Intelligence, discretion,
tact,-- these are probably his traits; not force of character and
independence.
The same day I took the rail from the Little Street station for
MANCHESTER,
to meet Bennoch, who had asked me thither to dine with him. I had never
visited Manchester before, though now so long resident within twenty
miles of it; neither is it particularly worth visiting, unless for the
sake of its factories, which I did not go to see. It is a dingy and
heavy town, with very much the aspect of Liverpool, being, like the
latter, built almost entirely within the present century. I stopped at
the Albion Hotel, and, as Bennoch was out, I walked forth to view the
city, and made only such observations as are recorded above. Opposite
the hotel stands the Infirmary,--a very large edifice, which, when
erected, was on the outskirts, or perhaps in the rural suburbs, of the
town, but it is now almost in its centre. In the enclosed space before
it stands the statue of Peel, and sits a statue of Dr. Dalton, the
celebrated chemist, who was a native of Manchester.

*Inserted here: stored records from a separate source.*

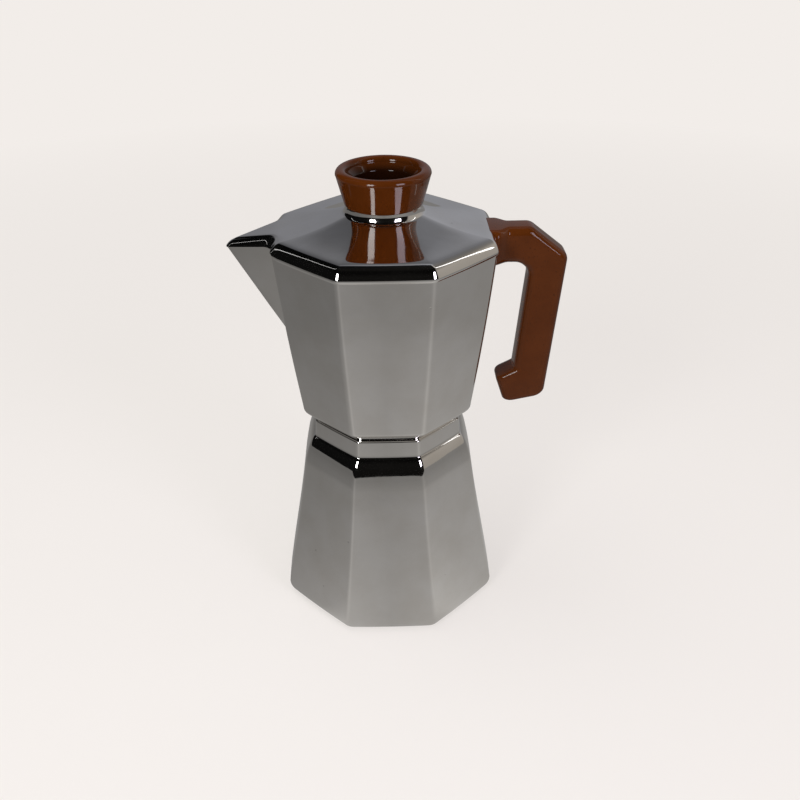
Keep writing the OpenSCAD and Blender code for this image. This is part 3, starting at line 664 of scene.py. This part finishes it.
facing = add(tree, "ShaderNodeVectorMath", {"operation": "DOT_PRODUCT", 1: (0.574, 0.819, 0.0)},
             {0: direction.outputs["Generated"]})            # along the wall that runs round to the right
open_side = add(tree, "ShaderNodeMapRange",
                {"From Min": 0.26, "From Max": 0.34, "To Min": 0.02, "To Max": 1.0},
                {"Value": facing.outputs["Value"]})
room_level = add(tree, "ShaderNodeMath", {"operation": "MULTIPLY"},
                 {0: room_up.outputs["Color"], 1: open_side.outputs["Result"]})
room = add(tree, "ShaderNodeBackground", {},
           {"Color": room_round.outputs["Color"], "Strength": room_level.outputs[0]})
ambient = add(tree, "ShaderNodeBackground", {"Color": linear("#F4F1EE"), "Strength": 0.5})
backdrop = add(tree, "ShaderNodeBackground", {"Color": PALE, "Strength": 1.0})
around = add(tree, "ShaderNodeMixShader", {}, {0: path.outputs["Is Glossy Ray"], 1: ambient.outputs[0],
                                               2: room.outputs[0]})
shown = add(tree, "ShaderNodeMixShader", {}, {0: path.outputs["Is Camera Ray"], 1: around.outputs[0],
                                              2: backdrop.outputs[0]})
add(tree, "ShaderNodeOutputWorld", {}, {"Surface": shown.outputs[0]})


def softbox(name, at, towards, size, power, colour="#FFFFFF", mirrored=True):
    """A soft rectangular lamp turned towards a point."""
    lamp = bpy.data.lights.new(name, "AREA")
    lamp.shape = "RECTANGLE"
    lamp.size, lamp.size_y = size
    lamp.energy = power
    lamp.color = linear(colour)[:3]
    holder = bpy.data.objects.new(name, lamp)
    bpy.context.scene.collection.objects.link(holder)
    holder.location = at
    holder.visible_glossy = mirrored
    holder.rotation_euler = (Vector(towards) - Vector(at)).to_track_quat("-Z", "Y").to_euler()


# Two windows in front, a thin rail of light at each side, and silk overhead that nothing mirrors.
softbox("left_window", (-0.62, -1.02, 0.78), (0, 0, 0.2), (0.34, 0.6), 8.0)
softbox("right_window", (0.80, -0.92, 0.75), (0, 0, 0.2), (0.42, 0.6), 6.5, "#E6E0F0")
softbox("right_rail", (0.95, 0.12, 0.98), (0, 0, 0.25), (0.05, 1.0), 0.3)
softbox("left_rail", (-0.95, 0.2, 0.95), (0, 0, 0.25), (0.03, 0.9), 0.07)
softbox("overhead_silk", (-0.45, 0.1, 1.4), (0, 0, 0.1), (0.9, 0.9), 5.5, mirrored=False)

camera_data = bpy.data.cameras.new("studio_camera")
camera_data.sensor_width = 36.0
camera_data.lens = 42.929
camera_data.shift_x = 0.015596
camera_data.shift_y = -0.026418
camera = bpy.data.objects.new("studio_camera", camera_data)
bpy.context.scene.collection.objects.link(camera)
bpy.context.scene.camera = camera
azimuth, elevation, roll = (math.radians(a) for a in (-0.3632, 29.3005, -0.9038))
back = np.array([math.sin(azimuth) * math.cos(elevation), -math.cos(azimuth) * math.cos(elevation),
                 math.sin(elevation)])
right = unit(np.cross(-back, [0, 0, 1]))
up = np.cross(right, -back)
right, up = math.cos(roll) * right + math.sin(roll) * up, -math.sin(roll) * right + math.cos(roll) * up
camera_at = (-0.00278, -0.53374, 0.45103)
camera.matrix_world = Matrix([*zip(right, up, back, camera_at), (0, 0, 0, 1)])

bpy.context.scene.view_settings.view_transform = "Standard"
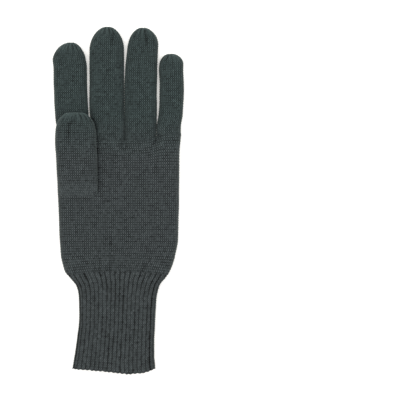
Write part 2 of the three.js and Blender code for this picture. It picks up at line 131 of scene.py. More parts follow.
# Hand: a flat tube of plain knitting, from the rib seam to the knuckles
hand = {
    "width": 93.6,
    "thickness": 8.6,
    "length": 99.7,
    "girth": 200,  # all round, of the knitting laid open
    "wales": 118,
    "courses": 55,
    "seed": 1,
    "splits": [0.276, 0.549, 0.802],  # between the fingers, as shares of the rim
    "crotchHeight": 4.4,  # the upper layer dips to this between two fingers
    "crotchBlend": 15,  # and starts to dip this far below them
    "littleStep": 5,  # the rim is this much further up at the little finger
    "stepFrom": 0.75,  # where the knitting starts to rise towards that
    "stepAcross": [0, 0.3, 0.62, 0.74, 0.802, 0.87, 1],
    "step": [0, 0, 0, 0.12, 0.5, 0.92, 1],
    "seamBow": 3,  # the rib seam hangs this much lower at the folds
    "bowTo": 0.2,  # and the bow fades over this share of the length
    "at": [0, 0.031, 0.061, 0.123, 0.245, 0.398, 0.551, 0.674, 0.858, 1],
    "left": [-0.418, -0.438, -0.45, -0.471, -0.48, -0.487, -0.492, -0.499, -0.504, -0.508],
    "right": [0.401, 0.418, 0.434, 0.459, 0.484, 0.487, 0.492, 0.493, 0.495, 0.508],
    "rise": [0.92, 0.94, 0.96, 0.98, 1, 1, 1, 0.99, 0.94, 0.907],
    # From across and along, to across and along, then depth and width in mm, a ridge below 0
    "creases": [
        (0.43, 0.0, 0.44, 0.3, 0.35, 1.3),
        (0.33, 0.0, 0.35, 0.17, 0.2, 1.3),
        (0.52, 0.0, 0.53, 0.2, 0.2, 1.3),
        (0.74, 0.0, 0.79, 0.1, 0.35, 1.3),
        (0.80, 0.98, 0.77, 0.94, 0.35, 1.1),
        (0.33, 0.985, 0.53, 0.985, -0.3, 0.7),
        (0.535, 0.97, 0.51, 0.95, 0.35, 0.9),
    ],
}


def handOutline(at):
    left, right, rise = (readTable(hand["at"], hand[key], at) for key in ("left", "right", "rise"))
    return left * hand["width"], right * hand["width"], rise * hand["thickness"]


def knuckleStep(across):
    return readTable(hand["stepAcross"], hand["step"], across) * hand["littleStep"]


def seamBow(across, away, reach):
    return hand["seamBow"] * (2 * across - 1) ** 2 * (1 - smoothStep(away, 0, reach))


def handSurface(share, upper, along, inset):
    left, right, high = handOutline(along)
    width, fromSide, x, across = acrossTube(share, left, right, inset)
    z = layerHeight(upper, fromSide, width / 2, inset, fabric["foldHeight"], high - inset)
    fromCrotch = np.min([np.abs(share - split) for split in hand["splits"]], axis=0) * width
    dip = np.minimum(hand["crotchHeight"] - inset, z)
    dipped = mix(dip, z, crown(fromCrotch, fabric["foldRound"]))
    y = along * hand["length"]
    near = smoothStep(y, hand["length"] - hand["crotchBlend"], hand["length"])
    z = np.where(upper, mix(z, dipped, near), z)
    step = knuckleStep(across) * smoothStep(along, hand["stepFrom"], 1)
    return x, y - seamBow(across, along, hand["bowTo"]) + step, z


# Cuff: a ribbed tube, its tables run from the rib seam to the hem, its surface the other way
cuff = {
    "width": 58,
    "thickness": 8.3,
    "length": 75.2,
    "girth": 130,
    "wall": 1.8,
    "ribs": 41,
    "walesPerRib": 2,
    "courses": 42,
    "seed": 2,
    "bowTo": 0.3,  # the seam's bow fades over this share of the length
    "at": [0, 0.041, 0.081, 0.122, 0.203, 0.284, 0.528, 0.69, 0.85, 1],
    "left": [-0.521, -0.521, -0.521, -0.521, -0.521, -0.521, -0.525, -0.545, -0.572, -0.61],
    "right": [0.487, 0.487, 0.487, 0.487, 0.487, 0.487, 0.482, 0.472, 0.469, 0.486],
    "rise": [1, 1, 1, 1, 1, 1, 0.99, 0.98, 0.97, 0.97],
    "flareLeft": [1, 0.72, 0.45, 0.23, 0.06, 0, 0, 0, 0, 0],
    "flareRight": [1, 0.78, 0.53, 0.36, 0.18, 0.07, 0, 0, 0, 0],
    "hemWave": 3.2,
    "hemWaveFrom": 0.4,
    "hemAcross": [0, 0.25, 0.45, 0.67, 0.85, 1],
    "hemDrop": [-0.35, 0.02, 0.36, 0.85, 0.55, -0.3],
    "hemLoop": 0.5,  # the ribs' last rows hang past the valleys'
    "hemScallop": (0, 0.4),  # and each rib by its own length
    "hemLoopRows": 2,  # over this many rows
    "ribDepth": 0.6,  # at the rib seam
    "looseDepth": 0.55,  # share of that depth further down
    "seamPull": 13,  # how far down the seam draws the valleys in
    "ribSharp": (0.8, 0.45),  # power of a rib's round, loose and at the seam
    "ribSharpRun": 16,
    "valleyStitch": 0.75,  # height of the stitches in the valleys
    "sideRibDepth": 0.8,  # added to the valley just inside each fold
    "sideRibs": [1.3, 2.5],  # how far in those two valleys are
    "sideRibWidth": 1.1,
    "ribMood": (0.6, 1.3),  # each rib's own depth
    "patchy": 0.32,  # and how much it changes along the rib
    "patchRows": 3.5,
    "ribPaintedShade": 0.15,  # painted shade in the valleys
    # painted shade for each mm that the ribbing lies back
    "hollowPaintedShade": 0.4,
}


def cuffSurface(share, upper, along, inset):
    at = 1 - along
    left, right, rise, flareLeft, flareRight = (
        readTable(cuff["at"], cuff[key], at)
        for key in ("left", "right", "rise", "flareLeft", "flareRight"))
    wristLeft, wristRight, wristHigh = handOutline(0)
    left = mix(left * cuff["width"], wristLeft, flareLeft)
    right = mix(right * cuff["width"], wristRight, flareRight)
    high = mix(rise * cuff["thickness"], wristHigh, flareLeft)
    width, fromSide, x, across = acrossTube(share, left, right, inset)
    z = layerHeight(upper, fromSide, width / 2, inset, fabric["foldHeight"], high - inset)
    drop = readTable(cuff["hemAcross"], cuff["hemDrop"], across) * cuff["hemWave"]
    wave = drop * smoothStep(at, cuff["hemWaveFrom"], 1)
    return x, -at * cuff["length"] - seamBow(across, at, cuff["bowTo"]) - wave, z


# Two columns of plain stitches stand out, the purled one between them is drawn in behind
def ribRaised(wale, fromSeam):
    inRib = (wale / cuff["walesPerRib"]) % 1
    sharp = mix(*cuff["ribSharp"], bell(fromSeam, cuff["ribSharpRun"]))
    return (0.5 - 0.5 * np.cos(2 * math.pi * inRib)) ** sharp


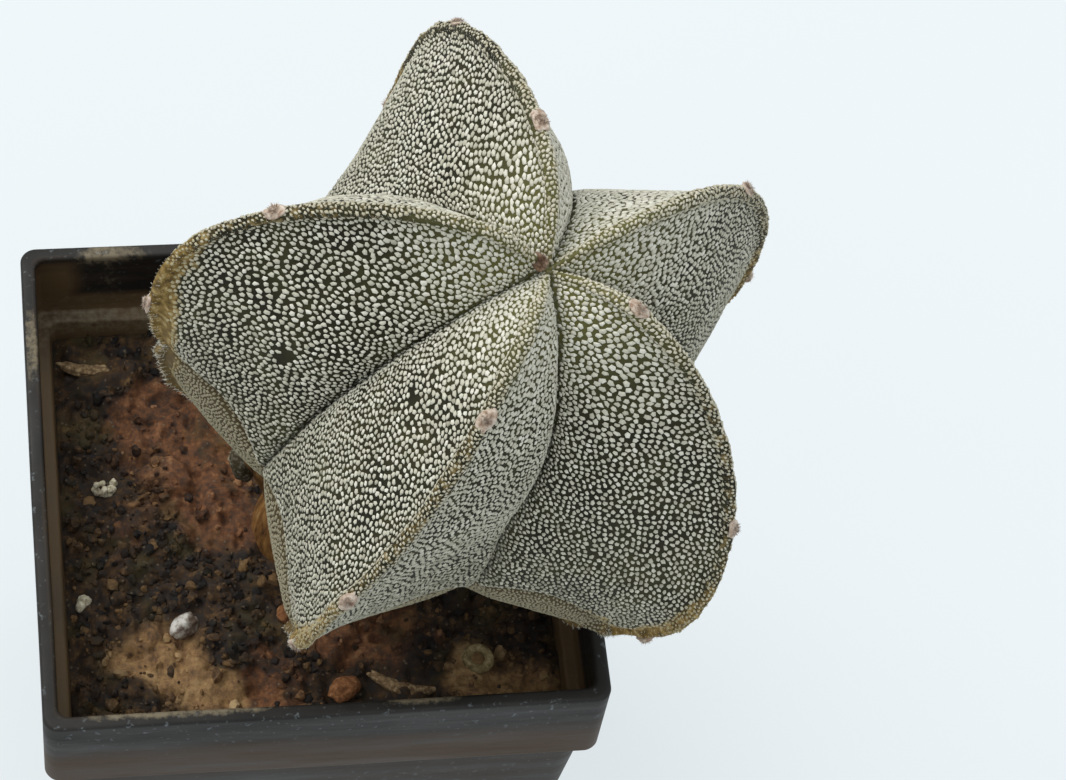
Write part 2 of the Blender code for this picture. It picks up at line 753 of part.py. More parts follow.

Returning to the hotel, I sat down in the room where we were to dine, and
in due time Bennoch made his appearance, with the same glow and friendly
warmth in his face that I had left burning there when we parted in
London. If this man has not a heart, then no man ever had. I like him
inexpressibly for his heart and for his intellect, and for his flesh and
blood; and if he has faults, I do not know them, nor care to know them,
nor value him the less if I did know them.